In May 2007, Blé accepted the government title of "Ivorian Peace Ambassador" and travelled around the country supposedly to preach reconciliation. Blé has said that he models himself on Kwame Nkrumah, Patrice Lumumba and Thomas Sankara.

In the two years of run-up to the often delayed (by the FPI) United Nations supervised Presidential Election, Blé campaigned and organized for Laurent Gbagbo, both as head of the FPI youth wing, and as a close adviser of the First Lady Simone Gbagbo, and as head of COJEP.

===2010 and 2011 events===

In 2010, Blé was nominated as Minister for Sports and Youth by the government of Laurent Gbagbo. He recruited some 5,000 pro-Gbagbo youth into the Ivorian Army and after only four weeks of training, arming them with AK47s, and putting them out on the streets of Côte d'Ivoire.

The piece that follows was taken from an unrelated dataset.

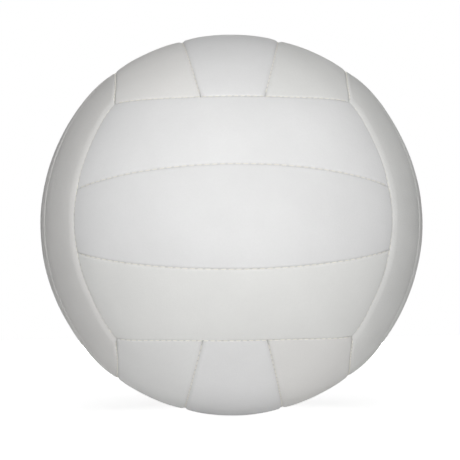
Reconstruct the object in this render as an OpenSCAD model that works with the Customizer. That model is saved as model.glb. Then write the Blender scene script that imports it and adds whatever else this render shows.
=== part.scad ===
// Machine-stitched indoor volleyball: eighteen laminated panels in six groups of three,
// a rubber bladder inside them, and an inflation valve through the middle of the back group.
// The origin is the centre of the ball. +Z is up, -Y faces the viewer, and the valve faces +Y.

/* [Ball] */
// Diameter over the panels
ball_d = 210; // [195:1:225]

/* [Panel layout] */
// Angle at the ball's centre from the middle of a group to the middle of its long edge
long_edge_angle = 37; // [36:0.1:38]
// Angle at the ball's centre from the middle of a group to each seam between its panels
strip_seam_angle = 14.8; // [13.5:0.1:16]

/* [Panel laminate] */
// Thickness of the synthetic leather skin
skin_t = 1.0; // [0.8:0.05:1.3]
// Thickness of the foam under the skin
foam_t = 3.0; // [2.6:0.1:3.6]
// Thickness of the woven lining under the foam
lining_t = 0.5; // [0.3:0.05:0.8]
// Bond line between two layers
bond_gap = 0.1; // [0.05:0.01:0.2]

/* [Seams] */
// Gap between the turned-in edges of two panels
seam_gap = 0.3; // [0.2:0.05:0.5]
// Radius of the rounded shoulder beside a seam
shoulder_r = 3.6; // [3.4:0.1:4]
// Distance from a seam to the middle of that arc. The sewing pulls it under the radius, so the panels press together
shoulder_reach = 2.75; // [2.5:0.05:3]
// Distance by which the arc would rise above the ball, which leaves a soft edge there
shoulder_rise = 0.08; // [0.05:0.01:0.12]
// Thickness of the sewing thread
thread_d = 0.6; // [0.5:0.05:0.7]
// Clearance between the thread and the shoulders that it lies on
thread_gap = 0.1; // [0.05:0.01:0.2]
// Distance from the end of a thread to the seam that it runs into
thread_end_gap = 0.9; // [0.8:0.1:1.5]

/* [Bladder] */
// Wall of the rubber bladder
bladder_t = 0.6; // [0.5:0.05:1]
// Clearance between the lining and the bladder
bladder_gap = 0.3; // [0.2:0.05:0.4]

/* [Valve] */
// Diameter of the valve's neck, which fills the hole in the panel
neck_d = 8; // [7:0.1:10]
// Depth of the neck's face below the ball's surface
neck_recess = 0.4; // [0.2:0.05:0.8]
// Diameter of the flange bonded inside the bladder
flange_d = 34; // [26:1:40]
// Thickness of that flange
flange_t = 1.2; // [0.8:0.1:2]
// Diameter of the stem that reaches into the ball
stem_d = 10; // [9:0.1:12]
// Length of that stem below the flange
stem_length = 9; // [8:0.1:14]
// Diameter of the core's head
core_head_d = 6.2; // [6:0.1:6.4]
// Thickness of the core's head
core_head_t = 0.9; // [0.6:0.1:1.4]
// Diameter of the core's stem
core_d = 4.8; // [4.4:0.1:5.2]
// Length of the core, from its face to its tip
core_length = 13; // [11:0.1:14]
// Length of the tapered tip of the core
core_tip_length = 2; // [1:0.1:3]
// Diameter of the channel for an inflation needle
needle_d = 2.2; // [2:0.1:2.6]
// Depth of that channel, which ends at the self-sealing slit
needle_depth = 6; // [5:0.1:8]
// Depth of the countersink that guides the needle in
needle_lead = 0.6; // [0.4:0.1:0.8]
// Clearance around the neck in the laminate and the bladder, and around the core
valve_gap = 0.1; // [0.05:0.01:0.2]

/* [Hidden] */
$fn = 96;
overrun = 1;
ball_r = ball_d/2;
laminate_t = skin_t + bond_gap + foam_t + bond_gap + lining_t;

// Every seam is a circle on the ball, named by the lean of its axis and its spread, which is
// the angle at the ball's centre between that axis and the seam. The three seams at a corner
// of the layout meet where the ball's diagonal comes out, which has the same share of the radius
// along each axis, so the long edge follows from its middle.
// In a group's own frame, outwards is -X, its panels run along Y and lie side by side along Z.
corner_share = tan(30);
edge_lean = atan((sin(long_edge_angle) - corner_share)/(cos(long_edge_angle) - corner_share));
edge_spread = acos(corner_share*(cos(edge_lean) - sin(edge_lean)));
edge_end_angle = asin(corner_share/sin(edge_spread));

// A seam between two panels of a group is a great circle, and ends at the next group's long edge
meet_x = cos(strip_seam_angle)*cos(edge_lean);
meet_y = -sin(edge_lean);
strip_end_angle = atan2(meet_y, meet_x) + acos(cos(edge_spread)/norm([meet_x, meet_y]));

// A panel is cut from a patch of the ball that is larger than the panel by these angles
patch_margin = 8;
patch_end_margin = 4;
patch_end = 90 - long_edge_angle + patch_end_margin;
group_corner_angle = 45;
seam_sweep = 130;

// Shares of the ball's radius that the seam cutters reach sideways, down to and up to
cutter_side_share = 0.35;
cutter_low_share = 0.8;
cutter_high_share = 1.06;

// Each layer: radius of its top, radius of its bottom, distance from its edge to the seam, radius of
// its shoulder. The shoulders of all layers have the same middle
shoulder_s = sqrt(pow(ball_r - shoulder_r + shoulder_rise, 2) - pow(shoulder_reach, 2));
skin_layer = [ball_r, ball_r - laminate_t, seam_gap/2, shoulder_r];
hollow_layer = [ball_r - skin_t, ball_r - laminate_t - overrun, seam_gap/2 + skin_t, shoulder_r - skin_t];
filling_inset = seam_gap/2 + skin_t + bond_gap;
foam_r = ball_r - skin_t - bond_gap;
foam_layer = [foam_r, foam_r - foam_t, filling_inset, shoulder_r - skin_t - bond_gap];
lining_r = foam_r - foam_t - bond_gap;
lining_layer = [lining_r, lining_r - lining_t, filling_inset, 0];

// The thread lies in the groove between two shoulders
thread_seat = shoulder_r + thread_gap + thread_d/2;
thread_s = shoulder_s + sqrt(pow(thread_seat, 2) - pow(shoulder_reach, 2));

bladder_r = ball_r - laminate_t - bladder_gap;
flange_r = bladder_r - bladder_t - valve_gap;
neck_top = ball_r - neck_recess;
core_seat = neck_top - core_head_t - valve_gap;
neck_hole_r = neck_d/2 + valve_gap;

// Each group: name, turn from its own frame into place, names of its panels along its own Z
groups = [
  ["front", [0, 0, 90], ["lower", "middle", "upper"]],
  ["back", [0, 0, -90], ["lower", "middle", "upper"]],
  ["left", [90, 0, 0], ["rear", "middle", "front"]],
  ["right", [90, 0, 180], ["front", "middle", "rear"]],
  ["top", [0, 90, 0], ["left", "middle", "right"]],
  ["bottom", [0, -90, 0], ["right", "middle", "left"]],
];
layers = ["skin", "foam", "lining"];
inner_nodes = ["seam_thread_strips", "seam_thread_groups", "bladder", "valve_body", "valve_core"];
function panel_node(layer, group, place) = str(layer, "_", group[0], "_", group[2][place + 1]);
panel_nodes = [for (layer = layers) for (group = groups) for (place = [-1:1]) panel_node(layer, group, place)];

// Point in the plane of a seam's axis: s along the ball's radius at the seam, w sideways from it
function beside(spread, s, w) = [s*sin(spread) + w*cos(spread), s*cos(spread) - w*sin(spread)];

// Strip of a seam's plane between two places sideways and two along the radius
module seam_band(spread, from_w, to_w, low, high)
  polygon([
    beside(spread, low, from_w),
    beside(spread, high, from_w),
    beside(spread, high, to_w),
    beside(spread, low, to_w),
  ]);

// What a seam takes from a layer. The panel lies on side 1, away from the axis, or on side -1
module seam_profile(spread, side, layer) {
  high = ball_r*cutter_high_share;
  far_w = -side*ball_r*cutter_side_share;
  seam_band(spread, side*layer[2], far_w, ball_r*cutter_low_share, high);
  if (layer[3] > 0)
    difference() {
      seam_band(spread, side*shoulder_reach, far_w, shoulder_s, high);
      translate(beside(spread, shoulder_s, side*shoulder_reach)) circle(layer[3]);
    }
}

module seam_cutter(spread, side, layer)
  rotate([0, 0, 180 - seam_sweep/2])
    rotate_extrude(angle = seam_sweep)
      seam_profile(spread, side, layer);

module edge_cutter(layer) rotate([0, edge_lean, 0]) seam_cutter(edge_spread, 1, layer);

module strip_cutter(side, layer) rotate([0, strip_seam_angle, 0]) seam_cutter(90, side, layer);

// The end of a panel is the far side of the next group's long edge
module end_cutter(layer) rotate([0, 0, edge_lean - 90]) rotate([90, 0, 0]) seam_cutter(edge_spread, -1, layer);

// Piece of a layer between two heights, given as angles above the XY plane
module patch(from_angle, to_angle, layer)
  rotate([90, 0, 0]) rotate([0, 0, 180 - to_angle])
    rotate_extrude(angle = to_angle - from_angle)
      intersection() {
        difference() {
          circle(layer[0]);
          circle(layer[1]);
        }
        polygon([[0, 0], [ball_d, -ball_d*tan(patch_end)], [ball_d, ball_d*tan(patch_end)]]);
      }

// A patch with its two ends cut
module panel_length(from_angle, to_angle, layer)
  difference() {
    patch(from_angle, to_angle, layer);
    for (flip = [0, 1]) mirror([0, flip, 0]) end_cutter(layer);
  }

module middle_panel(layer)
  difference() {
    panel_length(-strip_seam_angle - patch_margin, strip_seam_angle + patch_margin, layer);
    for (flip = [0, 1]) mirror([0, 0, flip]) strip_cutter(1, layer);
  }

module outer_panel(layer)
  difference() {
    difference() {
      panel_length(strip_seam_angle - patch_margin, group_corner_angle + patch_margin, layer);
      edge_cutter(layer);
    }
    strip_cutter(-1, layer);
  }

// One layer of a panel, at place -1, 0 or 1 along its group's own Z
module panel(place, layer) {
  if (place == 0)
    middle_panel(layer);
  else
    mirror([0, 0, place > 0 ? 0 : 1]) outer_panel(layer);
}

module neck_hole(hole_r) rotate([-90, 0, 0]) cylinder(h = ball_d, r = hole_r);

// The panel in the middle of the back group has a hole for the valve
module with_neck_hole(group, place)
  if (group[0] == "back" && place == 0)
    difference() {
      children();
      neck_hole(neck_hole_r);
    }
  else
    children();

module skin(group, place)
  color([0.93, 0.93, 0.91])
    with_neck_hole(group, place)
      rotate(group[1])
        difference() {
          panel(place, skin_layer);
          panel(place, hollow_layer);
        }

module foam(group, place)
  color([0.86, 0.84, 0.76]) with_neck_hole(group, place) rotate(group[1]) panel(place, foam_layer);

module lining(group, place)
  color([0.8, 0.82, 0.85]) with_neck_hole(group, place) rotate(group[1]) panel(place, lining_layer);

module thread(spread, end_angle) {
  ring_r = thread_s*sin(spread);
  reach_angle = end_angle - thread_end_gap/ring_r*180/PI;
  rotate([0, 0, 180 - reach_angle])
    rotate_extrude(angle = 2*reach_angle)
      translate([ring_r, thread_s*cos(spread)]) circle(d = thread_d);
}

// Thread in the seams between the panels of each group
module seam_thread_strips()
  color([0.76, 0.7, 0.6])
    for (group = groups, flip = [0, 1])
      rotate(group[1]) mirror([0, 0, flip]) rotate([0, strip_seam_angle, 0]) thread(90, strip_end_angle);

// Thread in the seams between the groups
module seam_thread_groups()
  color([0.76, 0.7, 0.6])
    for (group = groups, flip = [0, 1])
      rotate(group[1]) mirror([0, 0, flip]) rotate([0, edge_lean, 0]) thread(edge_spread, edge_end_angle);

module bladder()
  color([0.16, 0.16, 0.17])
    difference() {
      sphere(bladder_r);
      sphere(bladder_r - bladder_t);
      neck_hole(neck_hole_r);
    }

// Rubber body of the valve: neck, flange curved like the bladder, and inner stem
module valve_body()
  color([0.2, 0.2, 0.2])
    rotate([-90, 0, 0])
      rotate_extrude()
        difference() {
          union() {
            intersection() {
              difference() {
                circle(flange_r);
                circle(flange_r - flange_t);
              }
              translate([0, flange_r/2]) square([flange_d/2, flange_r]);
            }
            translate([0, flange_r - flange_t - overrun]) square([neck_d/2, neck_top - flange_r + flange_t + overrun]);
            translate([0, flange_r - flange_t - stem_length]) square([stem_d/2, stem_length]);
          }
          square([core_d/2 + valve_gap, ball_r]);
          translate([0, core_seat]) square([core_head_d/2 + valve_gap, ball_r]);
        }

// Core of the valve: head in the neck's face, stem, tapered tip and needle channel
module valve_core()
  color([0.28, 0.28, 0.28])
    rotate([-90, 0, 0])
      rotate_extrude()
        polygon([
          [0, neck_top - core_length],
          [needle_d/2, neck_top - core_length],
          [core_d/2, neck_top - core_length + core_tip_length],
          [core_d/2, neck_top - core_head_t],
          [core_head_d/2, neck_top - core_head_t],
          [core_head_d/2, neck_top],
          [needle_d/2 + needle_lead, neck_top],
          [needle_d/2, neck_top - needle_lead],
          [needle_d/2, neck_top - needle_depth],
          [0, neck_top - needle_depth],
        ]);

for (group = groups, place = [-1:1]) {
  skin(group, place);
  foam(group, place);
  lining(group, place);
}
seam_thread_strips();
seam_thread_groups();
bladder();
valve_body();
valve_core();
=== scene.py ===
import math

import bpy
import numpy as np
from mathutils import Matrix, Vector, noise


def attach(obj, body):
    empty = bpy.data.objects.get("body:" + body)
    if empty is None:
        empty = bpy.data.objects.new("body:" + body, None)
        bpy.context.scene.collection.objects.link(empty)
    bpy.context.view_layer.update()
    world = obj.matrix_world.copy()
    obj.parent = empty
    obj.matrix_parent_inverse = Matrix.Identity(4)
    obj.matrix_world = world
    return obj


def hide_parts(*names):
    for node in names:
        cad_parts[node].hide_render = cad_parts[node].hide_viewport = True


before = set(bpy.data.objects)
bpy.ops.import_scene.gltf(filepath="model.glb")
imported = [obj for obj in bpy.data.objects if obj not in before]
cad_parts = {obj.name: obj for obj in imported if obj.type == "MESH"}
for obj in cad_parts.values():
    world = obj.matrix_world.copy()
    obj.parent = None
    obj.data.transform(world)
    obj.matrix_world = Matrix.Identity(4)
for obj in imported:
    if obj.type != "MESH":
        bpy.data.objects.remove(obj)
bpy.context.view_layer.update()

# Sizes in metres, the same as in the construction source
BALL_R = 0.105
LONG_EDGE_ANGLE = math.radians(37)
STRIP_SEAM_ANGLE = math.radians(14.8)
SKIN_T = 0.001
FOAM_T = 0.003
LINING_T = 0.0005
BOND_GAP = 0.0001
SEAM_GAP = 0.0003
BLADDER_T = 0.0006
BLADDER_GAP = 0.0003
NECK_HOLE_R = 0.0041
THREAD_END_GAP = 0.0009
LAMINATE_T = SKIN_T + BOND_GAP + FOAM_T + BOND_GAP + LINING_T

# Outer radius of the layers under the skin, how far the foam and the lining stay from a seam, and the
# chamfers at the top of the lining and under both
FOAM_R = BALL_R - SKIN_T - BOND_GAP
LINING_R = FOAM_R - FOAM_T - BOND_GAP
BLADDER_R = BALL_R - LAMINATE_T - BLADDER_GAP
FILL_INSET = SEAM_GAP / 2 + SKIN_T + BOND_GAP
LINING_CHAMFER = 0.00015
UNDER_CHAMFER = 0.00004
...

===2013: beginning of the end===

Blé was arrested on 17 January 2013 in Ghana, under a CPI arrest warrant, by members of the Ghanaian Police accompanied by Interpol agents, and surrendered to the Ghanaian authorities; he was flown to Abidjan the next day. He appeared in the Abidjan High Court on 21 January 2013 and was charged with war crimes, assassinations, endangering state security, and stealing state property. He was remanded in custody.

==2014 to present: International Criminal Court==
On 22 March 2014, Côte d'Ivoire extradited Blé to the International Criminal Court in The Hague to face charges of crimes against humanity. His case was combined with that of Laurent Gbagbo; their trial commenced on 28 January 2016. On 15 January 2019 Gbagbo and Goudé were acquitted by the ICC and their release was ordered.

In September 2021, Blé claimed 819,300 euros in damages for the long legal proceedings he sustained.

In August 2024, Blé filed a complaint for defamation and cyber harassment, following a controversy Charles Blé Goudé seeks to get closer to the Ivorian government.

In December 2024, Blé requested an amnesty to be able to run in the presidential election of October 2025. He was not included in the final list of candidates.